LE MEETING ELECTORAL EN FRANCE DE 1945 A NOS JOURS
Colloque pluridisciplinaire, Université de Lorraine
Metz, les 10 et 11 octobre 2024
Le meeting électoral constitue un lieu, un temps et un mode important de l’action politique. La dernière campagne présidentielle l’a encore démontré avec les contrecoups du meeting raté de Valérie Pécresse au Zénith, les violences ayant émaillé celui d’Eric Zemmour à Villepinte, et l’inventivité des rassemblements numériques, immersifs et olfactifs de Jean-Luc Mélenchon... ou de son hologramme. Si l’histoire du meeting en France de la fin du XIXème siècle aux années 1930 a fait l’objet du travail de Paula Cossart, la période suivante n’a pas donné lieu à une synthèse systématique d’ensemble. On dispose néanmoins de travaux monographiques en histoire ou en science politique portant sur certains aspects du sujet, qui abordent les meetings de certains partis, ou la place des journalistes couvrant ces meetings. Plus récemment, l’étude menée par Claire Sécail (2017) a permis de donner un regard plus systématique sur la campagne présidentielle de 2017. Néanmoins, le politique ne se réduit pas à la campagne présidentielle et, dans ce domaine, les travaux sont encore plus rares. Faire campagne suppose de suivre des équipes de campagne sur le terrain local dans des activités variées, y compris le porte-à-porte, les « réunions d’appartement » et le tractage sur les marchés pour appréhender, au-delà des seuls meetings, l’évolution du répertoire des campagnes électorales.

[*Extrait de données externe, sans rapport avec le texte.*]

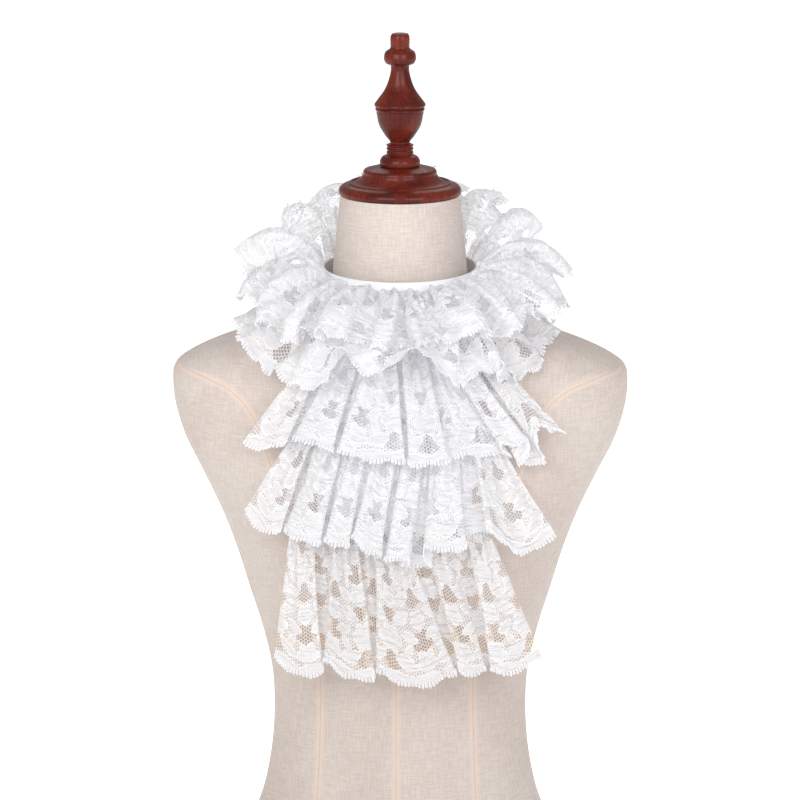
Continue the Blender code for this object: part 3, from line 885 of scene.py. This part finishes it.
def mahogany_material():
    """Mahogany turned on a lathe, stained dark red and varnished: straight grain up the piece with
    fine dark pores, under a clear satin coat that holds soft lights."""
    material, tree = new_material("varnished_mahogany")
    place = object_place(tree)
    drawn = put(tree, "ShaderNodeMapping", {"Vector": place, "Scale": (1.0, 1.0, 0.09)})
    grain = noise(tree, drawn, 420.0, 4.0, Roughness=0.6, Distortion=0.3)
    pores = noise(tree, drawn, 1100.0)
    figure = noise(tree, place, 42.0, 1.0)
    stain = blend(tree, step_up(tree, grain, 0.25, 0.75), "5A1B10", "7A2E1E")
    shade = blend(tree, step_up(tree, figure, 0.36, 0.62), "C9B4B8", "FFF6EE")
    toned = blend(tree, 1.0, stain, shade, blend_type="MULTIPLY")
    pore_share = maths(tree, "MULTIPLY", step_up(tree, pores, 0.42, 0.34), 0.3)
    wood = blend(tree, pore_share, toned, "2A0D0B")
    varnished = surface_of(tree, wood, 0.45, relief(tree, grain, 0.12, 0.2))
    varnished.inputs["Specular IOR Level"].default_value = 0.15
    varnished.inputs["Coat Weight"].default_value = 0.22
    varnished.inputs["Coat Roughness"].default_value = 0.10
    put(tree, "ShaderNodeOutputMaterial", {"Surface": varnished})
    return material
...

Dans le cadre d’un colloque pluridisciplinaire réunissant à Metz les 10 et 11 octobre 2024 historiens du politique, politistes, sociologues et spécialistes d’information-communication, trois laboratoires de l’Université de Lorraine (CREM, CRULH, et IRENEE) entendent, avec le soutien de la Société française d’histoire politique (SFHPo) interroger l’histoire du meeting électoral, de 1945 à nos jours, en questionnant l’évolution de ce dernier,en matière de modalités, contenus, médiatisation, publics et enjeux.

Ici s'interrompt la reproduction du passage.